Director: Adam McKay

Screenplay: Charles Randolph and Adam McKay (based on the book by Michael Lewis)

Release: 2015

Studio: Paramount Pictures, Regency Enterprises, Plan B Entertainment

Rating: 14A

MBiS score: 8.5/10

 


Nobody Likes Naysayers

 

 

Story-line: in 2005, a money manager based in California takes a critical look at the real estate market and concludes that it is headed for collapse. When he acts on his discovery and bets heavily against the market, the financial establishment mostly disbelieves him but a few investment pros take notice.

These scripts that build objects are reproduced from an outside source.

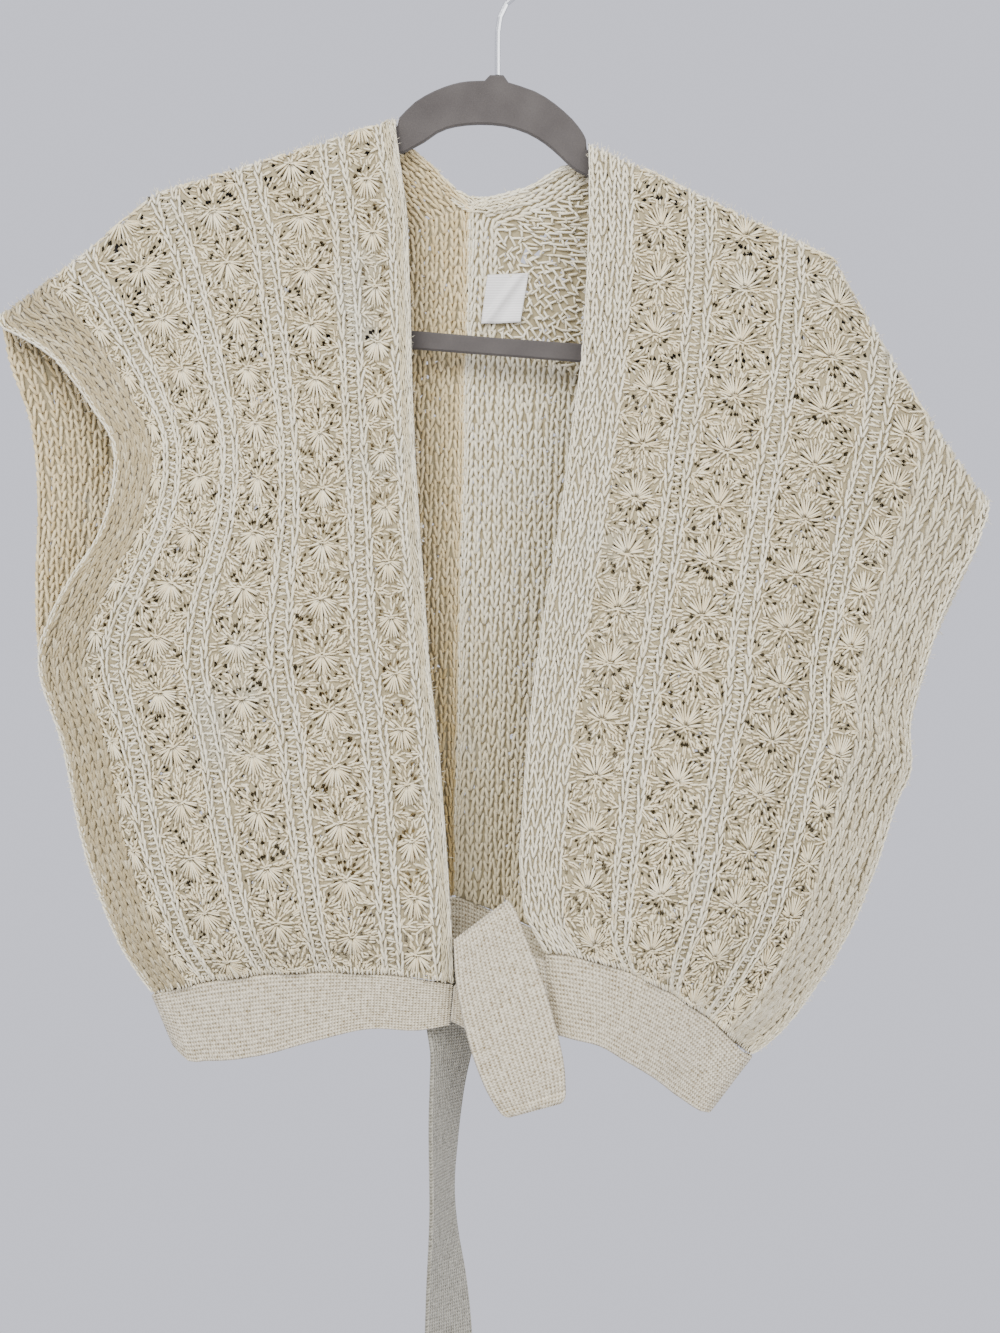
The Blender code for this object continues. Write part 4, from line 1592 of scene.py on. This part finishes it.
@dataclass
class HalfKnit:
    """One half of the vest: a thin net of yarn with real gaps, and the stitches raised on it."""

    name: str
    form: HalfForm
    net_thick: float = 1.1
    star_height: float = 33.0
    fuzz_count: int = 1500
    fuzz_at_armhole: float = 0.24
    fuzz_at_edges: float = 0.36
    fuzz_below_fold: float = 0.86
    random: np.random.Generator = field(init=False)

    def __post_init__(self) -> None:
        """Start the half's own fixed sequence of random draws."""
        self.random = np.random.default_rng(SEED + self.form.side.value)

    def patches(self) -> tuple[Patch, Patch]:
        """The front and the back."""
        return (self.form.front_patch, self.form.back_patch)

    def knitters(self, bundle: StrandBundle) -> Iterator[Knitter]:
        """Turn from the front to the back, with strands as fine as each face needs.

        Args:
            bundle: Where the strands go.

        Yields:
            What lays the strands of each face.
        """
        for patch in self.patches():
            bundle.rings = RINGS[patch.face]
            yield Knitter(patch, bundle, self.random)

    def star_zones(self) -> list[tuple[float, float]]:
        """Find the zones between the lines of chains.

        Returns:
            The middle and the width of each.
        """
        stitches = self.form.stitches
        lines = [(stitches.edge_wales[-1], EDGE_REACH)]
        lines += [(at, PAIR_REACH) for at in stitches.pairs]
        lines += [(stitches.armhole_wales[0], ARMHOLE_REACH)]
        zones = []
        for (low, reach), (high, before) in zip(lines[:-1], lines[1:]):
            start = low + reach
            end = high - before
            zones.append(((start + end) / 2.0, end - start))
        return zones

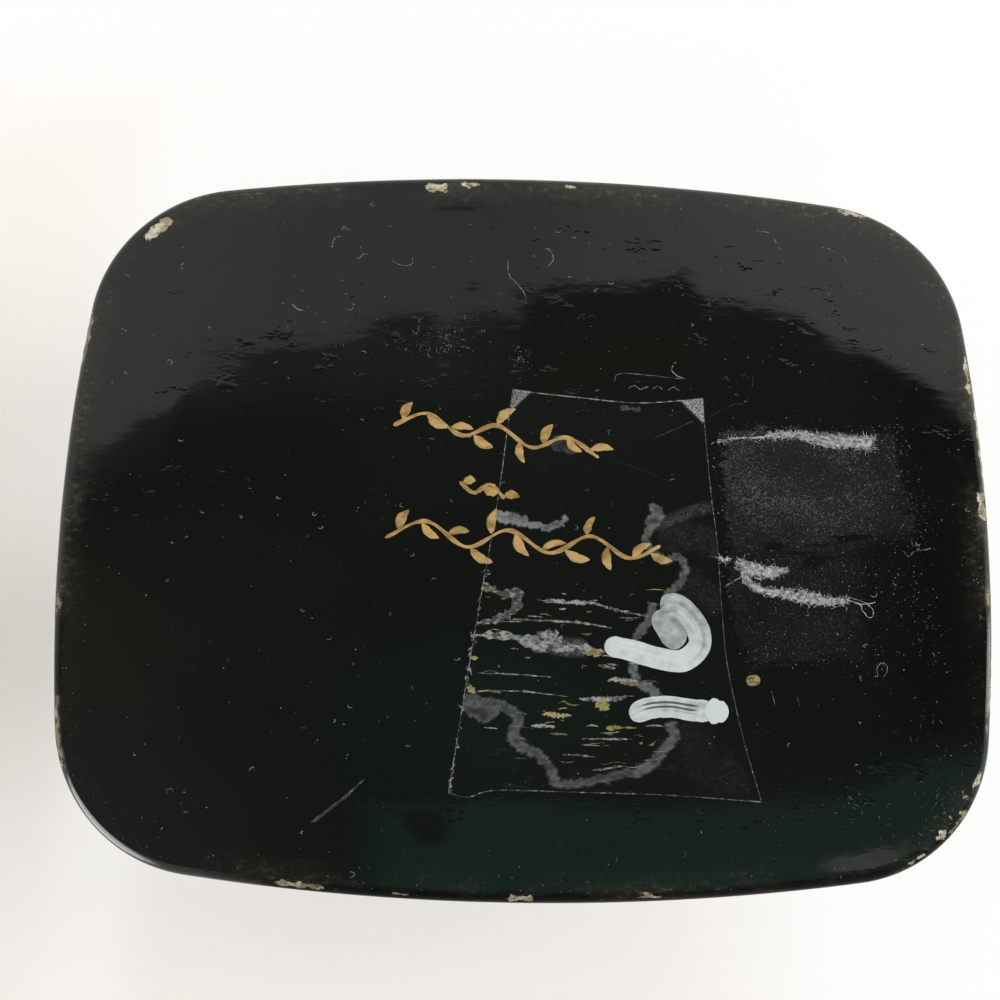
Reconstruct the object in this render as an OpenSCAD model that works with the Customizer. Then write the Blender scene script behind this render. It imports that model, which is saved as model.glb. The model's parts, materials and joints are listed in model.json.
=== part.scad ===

Pluses: terrific turns by Ryan Gosling (the crafty Vennett), Christian Bale (Burry the maverick), Steve Carell (the angry, vindictive Baum), John Magaro and Finn Wittrock (the young guns from Brownfield) and other cast members collectively, a cynical and psychologically truthful screenplay that dares to use tough talk, a mountain of facts and gut-wrenching drama to convey its message, inventive, adrenalin-charged direction, high-calibre production values and a motley, driving soundtrack.

Minuses: the movie uses confusing financial lingo but most of it is explained through entertaining cameos; on this issue, my best advice to you is to go with the flow. Ditto for the movie overall, which is so jam-packed and unrelenting that you won’t be able to catch everything.    

Comments: based on the terrible but unfortunately true events that led to the financial crisis of 2008, THE BIG SHORT is especially effective in its depiction of the roller-coaster, pressure-laden and brutal world of traders and money managers. Theirs is a dog-eat-dog business in which they risk their physical and mental health as well as tons of money but the scariest facet of their story is that, even if these workaholics may not be very likeable, our whole economic system – our way of life, actually – rests in their febrile hands. As it illustrates one of those times when the system failed us, Adam McKay’s film begins with hubris and thundering noise and ends with a wreck and Led Zeppelin’s regally slow When the Levee Breaks. If you’re anything like me, you’ll stay glued to your seat, half-stunned and half-horrified, until the final credits have vanished from the screen. THE BIG SHORT is a front-row seat to financial disaster.